Model Modification and Comparison. You may wish to evaluate two nested models. Model R is nested within Model F if Model R can be created by deleting one or more of the parameters from Model F. The significance of the difference in fit can be tested with a simple Chi-square statistic. The value of this Chi-square equals the Chi-square fit statistic for Model F minus the Chi-square statistic for Model R. The degrees of freedom equal degrees of freedom for Model F minus degrees of freedom for Model R. A nonsignificant Chi-square indicates that removal of the parameters that are estimated in Model F but not in Model R did not significantly reduce the fit of the model to the data.
The Lagrange Multiplier Test (LM) can be used to determine whether or not the model fit would be significantly improved by estimating (rather than fixing) an additional parameter. The Wald Test can be used to determine whether or not deleting a parameter would significantly reduce the fit of the model. The Wald test is available in SAS Calis, but not in AMOS. One should keep in mind that adding or deleting a parameter will likely change the effect of adding or deleting other parameters, so parameters should be added or deleted one at a time. It is recommended that one add parameters before deleting parameters.

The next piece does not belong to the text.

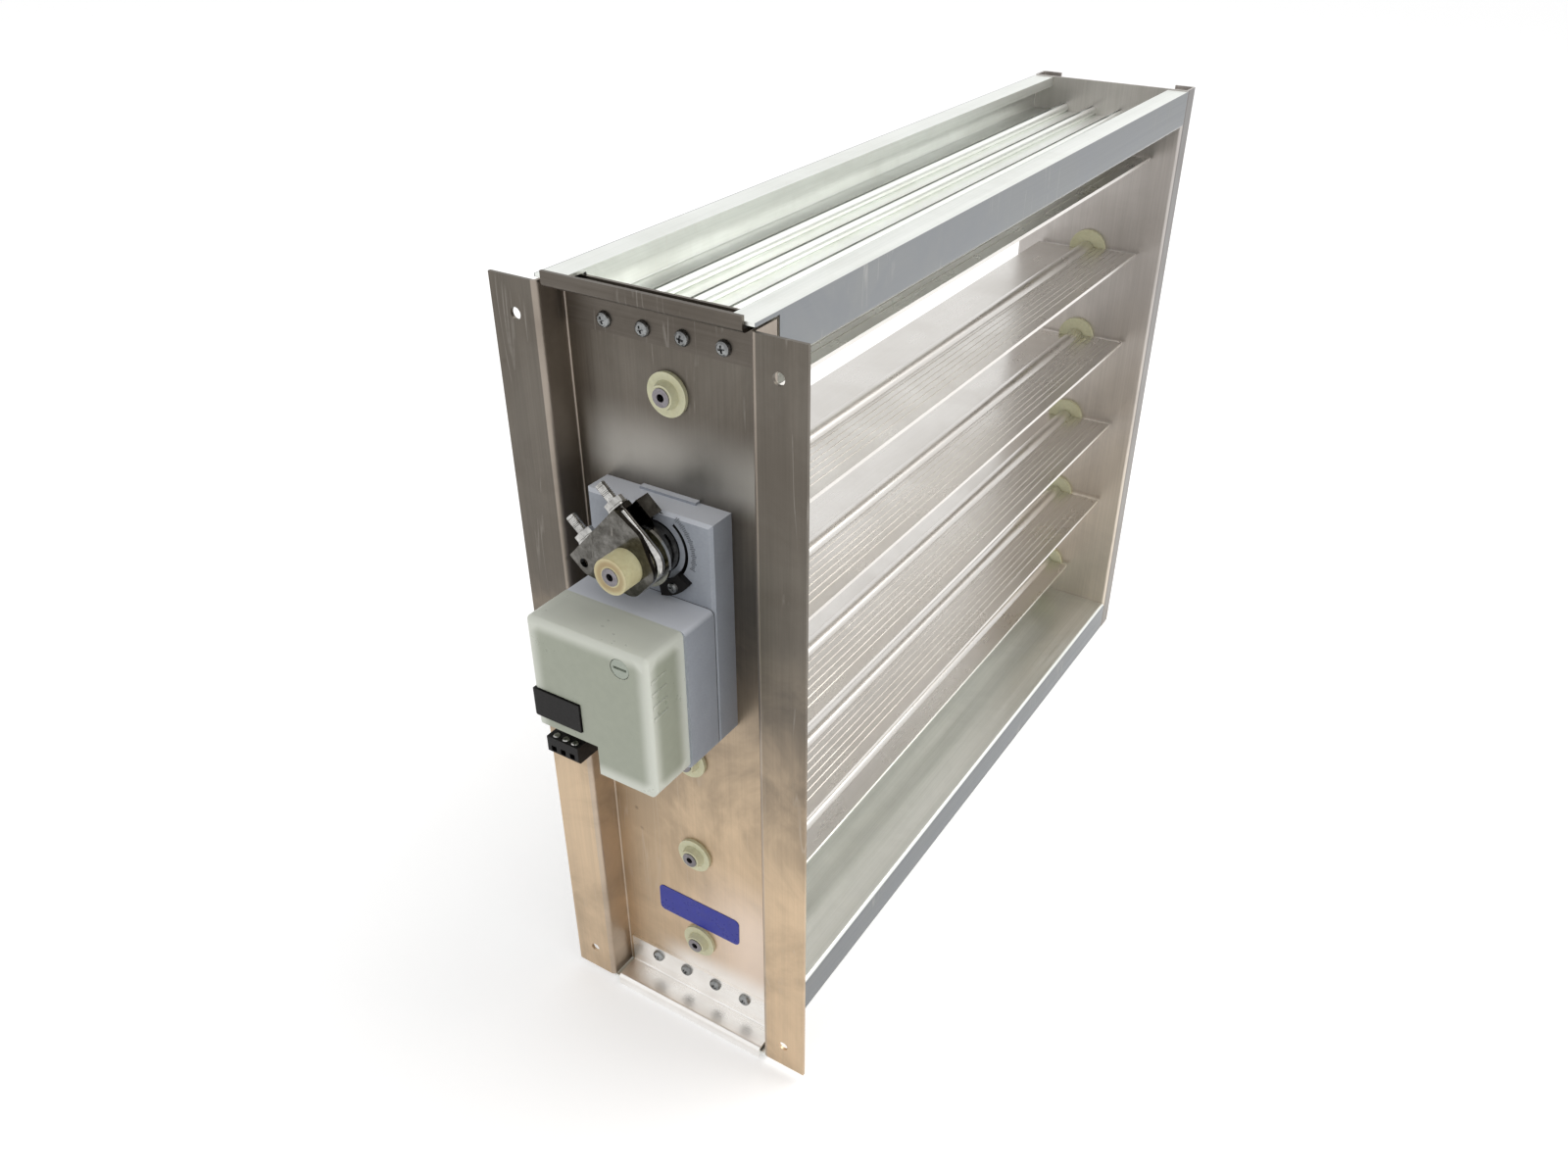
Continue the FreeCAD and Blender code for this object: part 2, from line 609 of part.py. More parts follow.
def make_bracket(label, side):
    bracket = new_body(label)
    strip_end = (floor_half - S.strip_below) * side
    shelf_in = (floor_half + S.shelf_rise) * side
    shelf_out = (floor_half + S.shelf_rise + S.sheet_thk) * side
    lip_end = (floor_half + S.shelf_rise + S.bracket_lip) * side
    strip_front = web_front - S.sheet_thk
    pad(bracket, "X", -bracket_half, bracket_half, lambda sk: polygon(sk, [
        (web_front, strip_end), (web_front, shelf_out), (S.sheet_thk, shelf_out),
        (S.sheet_thk, lip_end), (0, lip_end), (0, shelf_in),
        (strip_front, shelf_in), (strip_front, strip_end)]))
    soften(bracket, "Fillet", [("X", [
        (strip_front, shelf_in), (S.sheet_thk, shelf_out)])], S.bend_in)
    soften(bracket, "Fillet", [("X", [(web_front, shelf_out), (0, shelf_in)])], bend_out)
    row = pocket(bracket, "Y", strip_front, web_front,
                 lambda sk: circle(sk, -port_half, port_z * side, S.port_hole_r + S.screw_clear))
    repeat(bracket, row, "H_Axis", S.port_step * 3, 4)
    return bracket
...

Reliability of Measured Variables. The variance in each measured variable is assumed to stem from variance in the underlying latent variable. Classically, the variance of a measured variable can be partitioned into true variance (that related to the true variable) and (random) error variance. The reliability of a measured variable is the ratio of true variance to total (true + error) variance. In SEM the reliability of a measured variable is estimated by a squared correlation coefficient, which is the proportion of variance in the measured variable that is “explained” by variance in the latent variable(s).